Dr. Selma Calmes, Polio Survivor, Shares Her Story at IARS 2023
April 26, 2023 | Jane Moon, MD
A severe polio epidemic in Copenhagen, Denmark, inspired the creation of the first intensive care unit (ICU) just a few years after Selma Calmes, MD, was hospitalized with polio in Los Angeles, California. Dr. Calmes, Retired Clinical Professor of the Department of Anesthesiology and Perioperative Medicine at UCLA and Retired Chief of Anesthesiology of Olive View-UCLA Medical Center, overcame great hardship—physical, mental, emotional, and financial—to pursue a career in medicine during a time when only 6% of all physicians in the United States were women.

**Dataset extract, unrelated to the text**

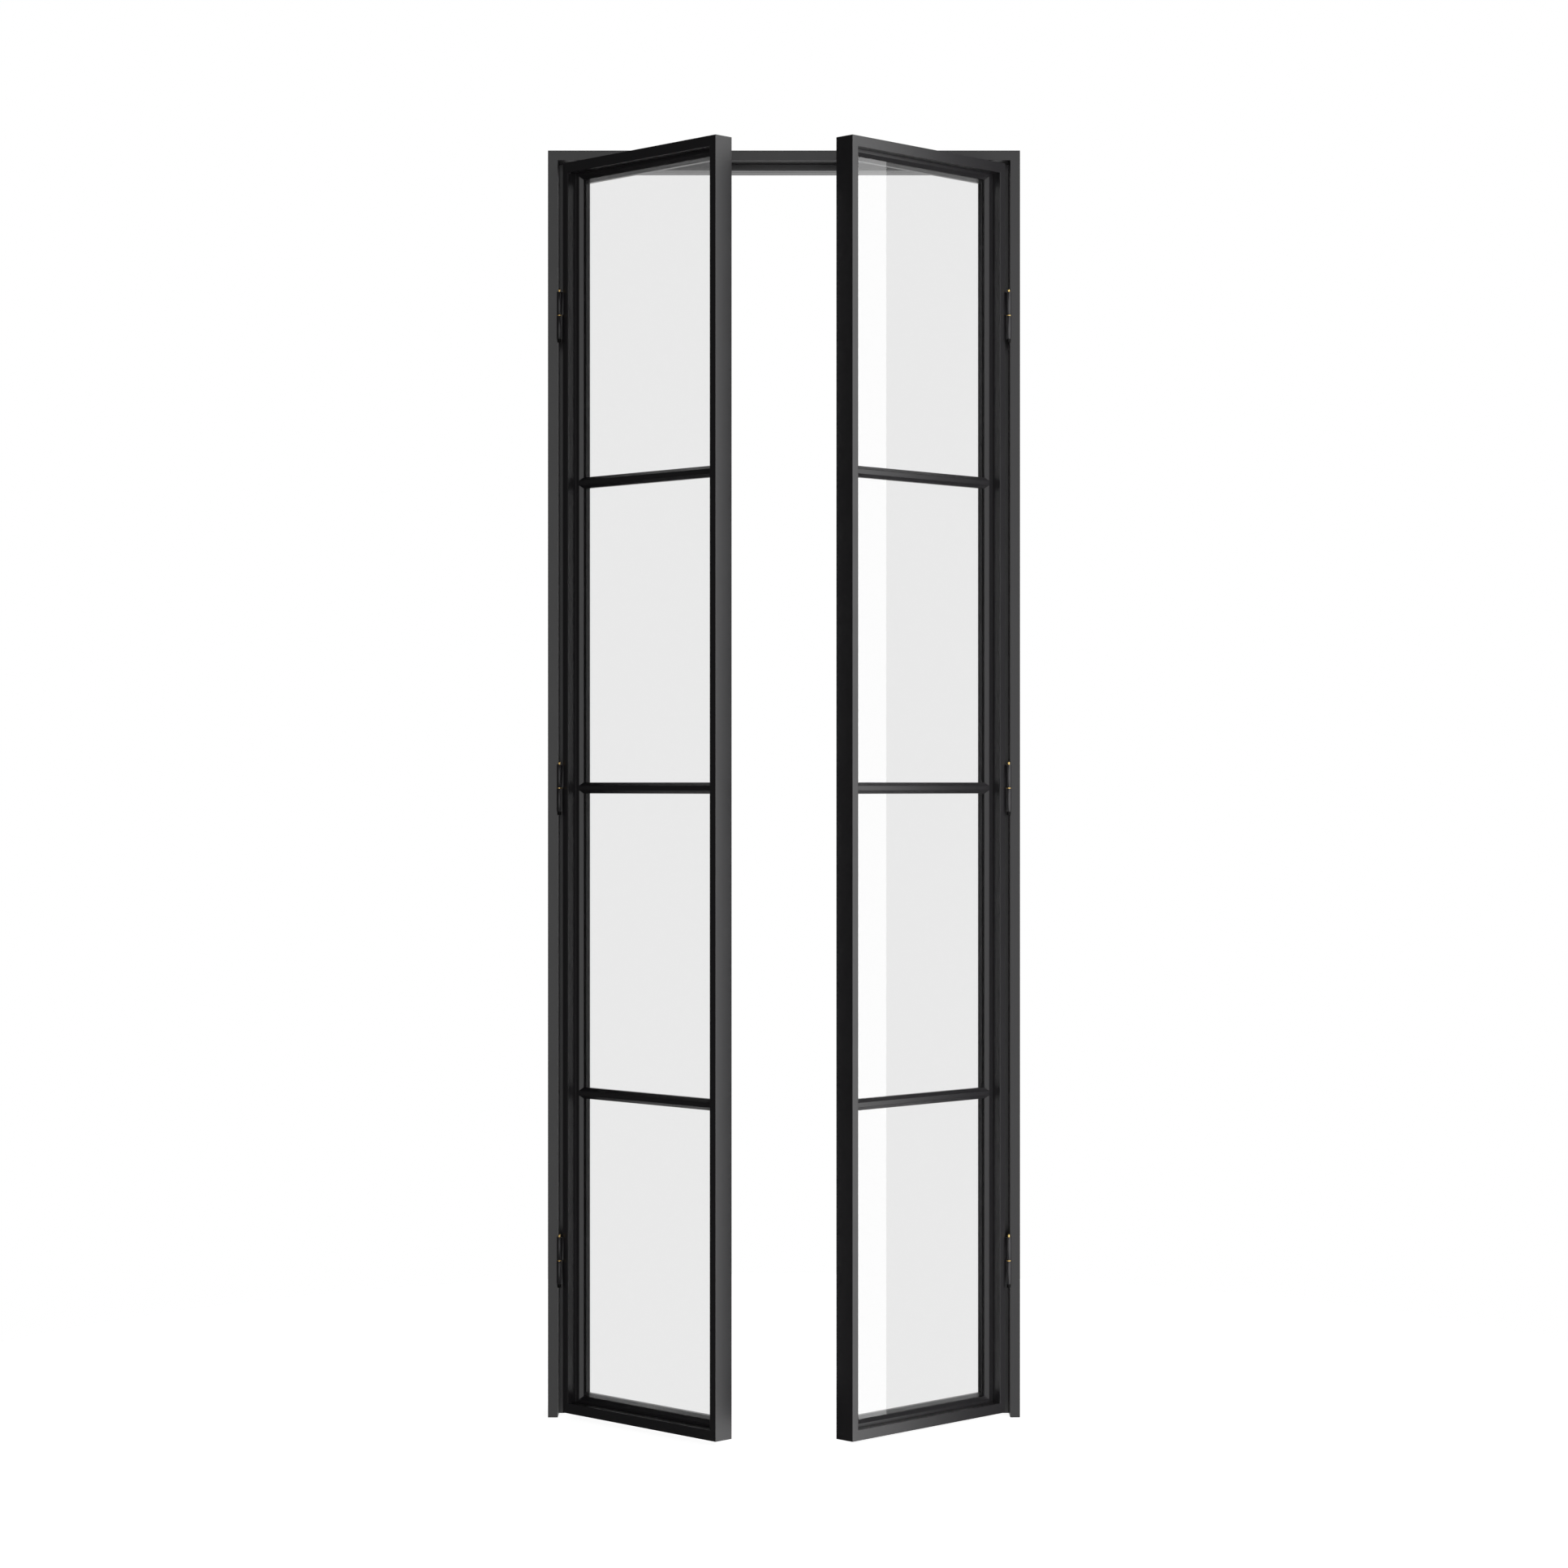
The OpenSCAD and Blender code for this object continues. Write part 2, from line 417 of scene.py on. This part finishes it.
def painted_shade_plug_finish(name, colour):
    """A nearly black, dull, finely pitted plug finish: painted shade for the shadow under each
    barrel.
    """
    material, tree = new_material(name)
    place = put(tree, "ShaderNodeTexCoord").outputs["Object"]
    # The pits are drawn at 0.4 mm so that they show; the low gloss below, not the pits, keeps the
    # plug near black as painted shade.
    mottle = put(
        tree, "ShaderNodeTexNoise", {"Vector": place, "Scale": 1 / (0.4 * MM), "Detail": 2}
    )
    dull = put(
        tree,
        "ShaderNodeMapRange",
        {"Value": mottle.outputs["Fac"], "To Min": 0.5, "To Max": 0.7},
    )
    bump = put(
        tree,
        "ShaderNodeBump",
        {"Strength": 0.2, "Distance": 0.02 * MM, "Height": mottle.outputs["Fac"]},
    )
    shader = put(
        tree,
        "ShaderNodeBsdfPrincipled",
        {
            "Base Color": opaque(colour),
            "Roughness": dull.outputs[0],
            "Normal": bump.outputs[0],
            "IOR": 1.53,
            # Low gloss is painted shade: it keeps the plug as dark as the shadow under the
            # barrel.
            "Specular IOR Level": 0.12,
        },
    )
    close_material(tree, shader)
    return material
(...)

Dr. Calmes gave a moving account of her own experience with childhood polio and adult post-polio syndrome in a pre-recorded interview during the IARS 2023 Annual Meeting’s International Science Symposium entitled “Impact of Innovation and Technology in Critical Care: Past and Future.” The session was moderated by Beverley Orser, MD, PhD, Chair of Anesthesiology and Pain Medicine at the University of Toronto. The other panelists were Hannah Wunsch, MD, MSc, Professor of Anesthesiology and Pain Medicine at the University of Toronto, and James Blum, MD, FCCM, Chief Medical Information Officer at the University of Iowa.
In 1948, when Dr. Calmes was eight years old, a polio epidemic began to ravage her town of Long Beach, California. “I couldn’t get up out of bed,” she said, recalling her presenting symptom. Her family physician visited her at home, performed a physical exam that included the nuchal rigidity test, and then directed her to go to the Los Angeles County Hospital, where new polio patients had to be quarantined for two weeks.
Dr. Calmes had bleak memories of her hospitalization, first at the County Hospital, then at a local facility near her house in Long Beach. She recalled initially undergoing a spinal tap by two male interns in a “very dark” room with poor lighting. After the procedure, she was sent to a floor that was “just packed with polio cases.”
“I was a very feisty kid, and I decided I was going to run away from the hospital,” she said. The nurses were distraught when she “fell in a heap on the floor.”
Although Dr. Calmes did not have respiratory failure due to polio, both her legs were paralyzed, and she could not walk for a long period of time. For around two years after her initial diagnosis, Dr. Calmes had to use crutches, and it took even longer for her to be able to run.
Dr. Calmes credited her interest in medicine to being hospitalized as a child, although she felt discouraged about how difficult and expensive her education would be. She expressed gratitude for her college organic chemistry teacher, who encouraged her and helped her complete the admissions process for Baylor College of Medicine in Houston. Dr. Calmes’ mother “took out a second mortgage on her house” to help pay for her daughter’s medical school tuition.
Dr. Wunsch, Dr. Calmes’ interviewer and co-panelist, asked about how the practice of anesthesiology had evolved over her career. Dr. Calmes shared that at the main University of Pennsylvania hospital where she completed her residency training, there was “a very rigid schedule of [intravenous] pentothal and nitrous [oxide] and ether by mask.” She learned to use halothane, which provided a faster and smoother induction, only after being trained to use ether.
Dr. Calmes also described a general lack of monitoring equipment for a significant portion of her career. EKGs, pulse oximeters, arterial blood gas analyzers were scarce resources.
She then shared her disappointment with developing debilitating symptoms of post-polio syndrome after becoming a department chair. “I had ignored polio for such a long time,” she said. She began to have worsening muscle weakness, especially of her arms, which were not as affected when she had polio as a child. The arm debility also caused neck problems, and her overall stamina declined significantly.
As words of parting advice to the younger generation of physicians, Dr. Calmes encouraged everyone to “recognize the effect of disease on our patients.” She emphasized the value of the postoperative visit in communicating a commitment to patients and families as whole people. “It’s so easy to get lost in the things we have to do, but we’re here to take care of the patients and give them the best experience possible,” she said.